A right-handed batsman and occasional right-arm medium-pace bowler, he previously played for Leicestershire, making his First-class debut in April 2011 as a 17-year-old against Loughborough MCCU, where he became the youngest Leicestershire player to score a century.

==Early life==
Thakor was born in Leicester to parents from Gujarat, India and educated at Loughborough Grammar School then Uppingham School, where he excelled at cricket. He is now a free agent having been found guilty of exposing himself to two women without consent.

==Playing career==
===Leicestershire===
Thakor signed a three-year deal with Leicestershire as a 17-year-old, in November 2010.

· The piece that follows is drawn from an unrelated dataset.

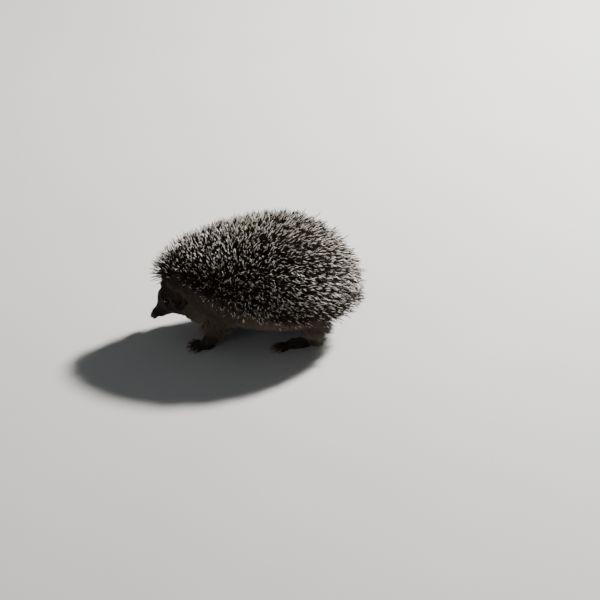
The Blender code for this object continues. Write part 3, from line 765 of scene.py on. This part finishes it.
class Tree:
    """A hand for building node trees: add a node, set its sockets, link what feeds it."""

    def __init__(self, tree):
        self.tree = tree

    def put(self, value, socket):
        if isinstance(value, bpy.types.NodeSocket):
            self.tree.links.new(value, socket)
        else:
            socket.default_value = value

    def add(self, kind, sockets=(), **settings):
        node = self.tree.nodes.new(kind)
        for key, value in settings.items():
            setattr(node, key, value)
        for key, value in dict(sockets).items():
            self.put(value, node.inputs[key])
        return node

    def get(self, kind, sockets=(), **settings):
        """A new node's first output."""
        return self.add(kind, sockets, **settings).outputs[0]

    def math(self, operation, *values):
        return self.get("ShaderNodeMath", dict(enumerate(values)), operation=operation)

    def scale(self, vector, by):
        return self.get("ShaderNodeVectorMath", {0: vector, "Scale": by}, operation="SCALE")

    def vector(self, operation, *values):
        return self.get("ShaderNodeVectorMath", dict(enumerate(values)), operation=operation)

    def read(self, name, kind="FLOAT"):
        return self.get("GeometryNodeInputNamedAttribute", {"Name": name}, data_type=kind)

    def store(self, geometry, name, value, kind, domain="POINT"):
        sockets = {"Geometry": geometry, "Name": name, "Value": value}
        return self.get("GeometryNodeStoreNamedAttribute", sockets, data_type=kind, domain=domain)

    def place(self):
        return self.add("ShaderNodeTexCoord").outputs["Object"]

    def noise(self, scale, detail, **more):
        sockets = {"Vector": self.place(), "Scale": scale, "Detail": detail, **more}
        return self.get("ShaderNodeTexNoise", sockets)

    def remap(self, value, low, high, start=0.0, end=1.0):
        """value, so that start gives low and end gives high."""
        return self.get("ShaderNodeMapRange", {0: value, 1: start, 2: end, 3: low, 4: high})

    def stray(self, value, chance, share):
        """value, moved up or down by half of share at most, as chance runs from 0 to 1."""
        return self.math("ADD", value, self.math("MULTIPLY", self.math("SUBTRACT", chance, 0.5), share))


def node_group(name, kind, ins, outs):
    """A new node group's tree and the outputs of its input node; ins and outs give each socket's type."""
    tree = bpy.data.node_groups.new(name, kind)
    for direction, sockets in (("INPUT", ins), ("OUTPUT", outs)):
        for label, socket in sockets.items():
            tree.interface.new_socket(label, in_out=direction, socket_type="NodeSocket" + socket)
    t = Tree(tree)
    return t, t.add("NodeGroupInput").outputs


CROWDING = 4.5
COAT_INPUTS = {
    "Geometry": "Geometry", "Strand": "Object", "Finish": "Material", "Spacing": "Float", "Zone": "Int",
    "Parts": "Int", "Part": "Int", "Scatter": "Float", "Length Spread": "Float", "Sink": "Float",
    "Patch": "Float", "Seed": "Int",
}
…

In March 2011, Thakor won the Young Sports Personality of the Year at the 10th annual British Asian Sports Awards ceremony. Thakor has often been hailed as the British Asian community's next great cricketing hope and has drawn comparisons with greats like Viv Richards, Marcus Trescothick and his idol Sachin Tendulkar.

Thakor made his first-class debut for Leicestershire in a university match against Loughborough MCCU at Grace Road in April 2011. In the first and only innings he came to the crease with Leicestershire at 63–4, and he and teammate James Taylor put on a Leicestershire fifth-wicket record partnership of 330. Thakor scored 134 on his first-class debut, becoming Leicestershire's youngest centurion as well as the first Leicestershire born batsman to make a century on debut.

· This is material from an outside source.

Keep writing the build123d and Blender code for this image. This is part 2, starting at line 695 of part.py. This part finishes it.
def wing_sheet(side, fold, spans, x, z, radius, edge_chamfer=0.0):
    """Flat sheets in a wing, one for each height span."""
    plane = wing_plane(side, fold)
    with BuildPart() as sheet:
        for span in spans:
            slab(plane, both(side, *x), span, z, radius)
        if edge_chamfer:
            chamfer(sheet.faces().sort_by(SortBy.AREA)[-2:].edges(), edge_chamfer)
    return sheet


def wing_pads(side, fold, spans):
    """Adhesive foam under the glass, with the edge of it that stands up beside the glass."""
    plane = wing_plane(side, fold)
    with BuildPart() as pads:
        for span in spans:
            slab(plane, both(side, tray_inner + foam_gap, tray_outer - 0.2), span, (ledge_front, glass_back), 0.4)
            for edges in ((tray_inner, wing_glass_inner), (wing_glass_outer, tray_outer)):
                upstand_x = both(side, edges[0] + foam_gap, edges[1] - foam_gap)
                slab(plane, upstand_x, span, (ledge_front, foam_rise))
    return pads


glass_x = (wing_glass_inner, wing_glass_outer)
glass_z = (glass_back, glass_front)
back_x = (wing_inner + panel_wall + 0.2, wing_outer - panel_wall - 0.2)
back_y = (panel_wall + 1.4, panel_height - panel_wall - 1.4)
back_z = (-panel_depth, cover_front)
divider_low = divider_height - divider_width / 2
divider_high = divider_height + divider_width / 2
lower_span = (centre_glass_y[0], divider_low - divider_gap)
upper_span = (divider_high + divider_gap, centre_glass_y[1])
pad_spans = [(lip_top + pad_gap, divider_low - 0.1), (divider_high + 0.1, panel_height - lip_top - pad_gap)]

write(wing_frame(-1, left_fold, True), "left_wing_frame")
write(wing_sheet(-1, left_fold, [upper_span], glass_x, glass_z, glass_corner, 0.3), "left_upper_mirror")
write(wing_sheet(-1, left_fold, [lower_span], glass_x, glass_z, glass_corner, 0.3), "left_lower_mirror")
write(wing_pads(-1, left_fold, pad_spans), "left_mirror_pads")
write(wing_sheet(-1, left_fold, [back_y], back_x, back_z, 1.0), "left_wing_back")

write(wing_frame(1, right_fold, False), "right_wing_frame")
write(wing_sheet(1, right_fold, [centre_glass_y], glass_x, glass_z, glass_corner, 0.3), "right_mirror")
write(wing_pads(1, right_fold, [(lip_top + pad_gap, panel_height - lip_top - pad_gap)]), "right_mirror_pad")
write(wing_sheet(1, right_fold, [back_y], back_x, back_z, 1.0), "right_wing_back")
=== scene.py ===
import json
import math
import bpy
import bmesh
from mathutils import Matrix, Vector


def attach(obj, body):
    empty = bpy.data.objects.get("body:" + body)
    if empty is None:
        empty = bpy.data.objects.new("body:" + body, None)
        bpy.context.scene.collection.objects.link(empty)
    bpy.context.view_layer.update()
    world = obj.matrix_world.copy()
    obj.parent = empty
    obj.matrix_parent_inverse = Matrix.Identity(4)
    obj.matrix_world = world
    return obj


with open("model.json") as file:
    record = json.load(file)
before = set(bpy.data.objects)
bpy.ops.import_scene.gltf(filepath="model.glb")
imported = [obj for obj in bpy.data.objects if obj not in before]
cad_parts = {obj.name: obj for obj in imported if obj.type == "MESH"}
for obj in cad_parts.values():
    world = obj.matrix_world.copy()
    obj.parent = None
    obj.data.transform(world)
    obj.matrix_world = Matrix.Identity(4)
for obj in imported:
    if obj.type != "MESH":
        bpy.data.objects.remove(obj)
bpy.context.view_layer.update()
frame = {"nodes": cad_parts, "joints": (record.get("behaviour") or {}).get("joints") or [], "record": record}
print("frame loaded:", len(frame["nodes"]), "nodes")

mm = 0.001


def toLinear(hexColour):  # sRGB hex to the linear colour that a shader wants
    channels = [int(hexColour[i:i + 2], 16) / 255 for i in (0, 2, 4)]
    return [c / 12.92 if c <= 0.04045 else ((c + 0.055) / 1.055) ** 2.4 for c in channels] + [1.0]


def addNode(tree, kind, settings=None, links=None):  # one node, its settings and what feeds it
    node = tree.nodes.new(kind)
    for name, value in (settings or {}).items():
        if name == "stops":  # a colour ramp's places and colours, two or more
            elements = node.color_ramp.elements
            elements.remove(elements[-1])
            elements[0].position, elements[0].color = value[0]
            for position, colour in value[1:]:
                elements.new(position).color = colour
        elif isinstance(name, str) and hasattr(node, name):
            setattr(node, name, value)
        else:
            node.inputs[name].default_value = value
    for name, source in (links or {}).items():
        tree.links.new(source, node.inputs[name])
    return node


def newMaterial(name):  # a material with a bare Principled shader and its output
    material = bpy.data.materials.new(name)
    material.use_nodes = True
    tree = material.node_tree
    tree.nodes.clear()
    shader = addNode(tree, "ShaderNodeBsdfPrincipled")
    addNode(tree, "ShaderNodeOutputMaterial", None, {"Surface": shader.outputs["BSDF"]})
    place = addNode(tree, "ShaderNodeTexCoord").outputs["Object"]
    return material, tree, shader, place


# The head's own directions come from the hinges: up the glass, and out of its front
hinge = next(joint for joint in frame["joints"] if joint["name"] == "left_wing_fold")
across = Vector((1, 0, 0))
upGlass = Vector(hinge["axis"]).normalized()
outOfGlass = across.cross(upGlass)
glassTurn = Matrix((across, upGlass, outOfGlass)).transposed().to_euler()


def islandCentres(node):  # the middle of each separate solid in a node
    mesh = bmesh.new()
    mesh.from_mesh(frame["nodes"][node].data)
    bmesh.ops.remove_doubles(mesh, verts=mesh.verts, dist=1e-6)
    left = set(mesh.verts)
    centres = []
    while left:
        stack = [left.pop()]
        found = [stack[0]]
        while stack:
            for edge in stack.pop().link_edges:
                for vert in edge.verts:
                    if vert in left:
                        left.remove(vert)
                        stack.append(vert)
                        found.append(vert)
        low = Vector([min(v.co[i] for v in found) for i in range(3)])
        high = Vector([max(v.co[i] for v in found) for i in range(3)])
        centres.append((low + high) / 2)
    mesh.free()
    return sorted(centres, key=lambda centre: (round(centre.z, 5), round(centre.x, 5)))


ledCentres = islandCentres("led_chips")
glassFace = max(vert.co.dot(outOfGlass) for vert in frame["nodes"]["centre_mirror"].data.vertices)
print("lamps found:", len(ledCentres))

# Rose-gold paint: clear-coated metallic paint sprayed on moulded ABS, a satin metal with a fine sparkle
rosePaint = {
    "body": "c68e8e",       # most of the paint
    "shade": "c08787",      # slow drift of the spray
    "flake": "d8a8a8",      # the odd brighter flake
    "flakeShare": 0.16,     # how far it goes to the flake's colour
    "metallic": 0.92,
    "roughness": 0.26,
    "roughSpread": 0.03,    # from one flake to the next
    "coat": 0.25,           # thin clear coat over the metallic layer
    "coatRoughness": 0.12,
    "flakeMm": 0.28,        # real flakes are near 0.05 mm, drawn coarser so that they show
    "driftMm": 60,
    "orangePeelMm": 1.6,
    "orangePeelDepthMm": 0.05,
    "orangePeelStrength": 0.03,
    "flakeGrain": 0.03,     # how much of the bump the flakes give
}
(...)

Thakor was quick to acknowledge James Taylor's calming effect upon reaching his century.

Four days after his debut, Thakor was called up for his List A against Northamptonshire at Northampton. Thakor scored 13, coming in at number six in a seven-wicket loss for Leicestershire.

The following day he followed up his debut with a one-day match against Scotland. Thakor came in at number five and scored 13, which included a six as Leicestershire recorded a 32-run victory.

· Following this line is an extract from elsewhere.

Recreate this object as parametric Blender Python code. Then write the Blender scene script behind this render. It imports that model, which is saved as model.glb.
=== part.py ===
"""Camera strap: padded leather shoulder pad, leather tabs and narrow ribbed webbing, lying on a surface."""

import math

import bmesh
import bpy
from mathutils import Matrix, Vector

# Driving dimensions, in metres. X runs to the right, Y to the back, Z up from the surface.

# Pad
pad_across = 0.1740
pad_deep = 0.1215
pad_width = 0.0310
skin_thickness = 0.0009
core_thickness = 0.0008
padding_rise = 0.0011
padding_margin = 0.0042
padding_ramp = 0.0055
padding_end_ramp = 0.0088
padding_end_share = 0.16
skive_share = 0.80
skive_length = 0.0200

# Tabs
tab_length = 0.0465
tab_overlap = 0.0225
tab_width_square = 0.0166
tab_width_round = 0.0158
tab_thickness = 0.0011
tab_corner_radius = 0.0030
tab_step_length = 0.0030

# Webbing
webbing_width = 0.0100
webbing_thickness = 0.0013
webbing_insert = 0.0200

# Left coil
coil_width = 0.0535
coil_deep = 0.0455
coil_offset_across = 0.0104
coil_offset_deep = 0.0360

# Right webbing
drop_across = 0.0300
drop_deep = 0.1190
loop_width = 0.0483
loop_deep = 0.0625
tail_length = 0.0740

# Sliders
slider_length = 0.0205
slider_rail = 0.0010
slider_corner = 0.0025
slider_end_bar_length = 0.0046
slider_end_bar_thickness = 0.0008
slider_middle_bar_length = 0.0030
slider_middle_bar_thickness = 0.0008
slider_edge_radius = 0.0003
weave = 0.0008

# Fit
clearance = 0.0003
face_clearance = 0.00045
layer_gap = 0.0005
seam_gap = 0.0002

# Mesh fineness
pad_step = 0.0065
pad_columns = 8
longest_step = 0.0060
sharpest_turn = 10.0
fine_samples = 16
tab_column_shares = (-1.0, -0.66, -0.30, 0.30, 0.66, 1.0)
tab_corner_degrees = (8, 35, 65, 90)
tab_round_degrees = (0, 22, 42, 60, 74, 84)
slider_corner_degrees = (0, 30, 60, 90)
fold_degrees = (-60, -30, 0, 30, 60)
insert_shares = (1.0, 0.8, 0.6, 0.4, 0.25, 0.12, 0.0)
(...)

His next taste of first-class cricket came on 2 August 2011 as he was selected to play against Kent in a drawn match at Grace Road. Thakor scored 10 in his first innings, as Leicestershire were bowled out for 257. In his second innings, he scored 34 in 100 balls, to help Leicestershire towards a healthy total.

===Derbyshire===
In 2015 Thakor signed for Derbyshire, and was selected for the opening game of the season vs Lancashire, taking 2-28 including the wicket of Ashwell Prince.

===Youth international cricket===
Thakor has represented England at under-15, under-17 and under-19 levels. He was also selected to captain England under-17 in a triangular series against Scotland and Ireland.

Thakor played in the under-19 series against Sri Lanka in January 2011. He participated in a four-day youth Test match in which he scored 47 from 123 balls in a drawn match at the Galle International Stadium. In the second test he scored 13 and 44 in another drawn match. Thakor underperformed in the one day series, top scoring with just 18 in a disappointing 1–3 defeat for England in the series.

In December 2012, Thakor was named the captain of the England under-19 team for their tour of South Africa in January 2013, where they would play two four-day Tests and five one-day internationals. However, he was ruled out of the tour after sustaining a broken finger in the opening match of the trip against Western Cape Invitation XI.

==Personal life==
In June 2017, Thakor was suspended by Derbyshire after allegations of indecent exposure towards two female estate agents. Thakor was being shown around a new house when it is alleged he "catastrophically misread the signals and was found in a bedroom in a state of undress." During police interview, Thakor stated that he had already been "sexually satisfied" by his "16-year-old girlfriend" so he would not have committed the offences. He was subsequently arrested and found guilty in relation to the alleged incident. On 21 November 2017 his contract with Derbyshire County Cricket Club was terminated. At his sentencing he was placed on the sex offenders register for 5 years and was also given a three-year community order and ordered to pay over £1,000 in costs.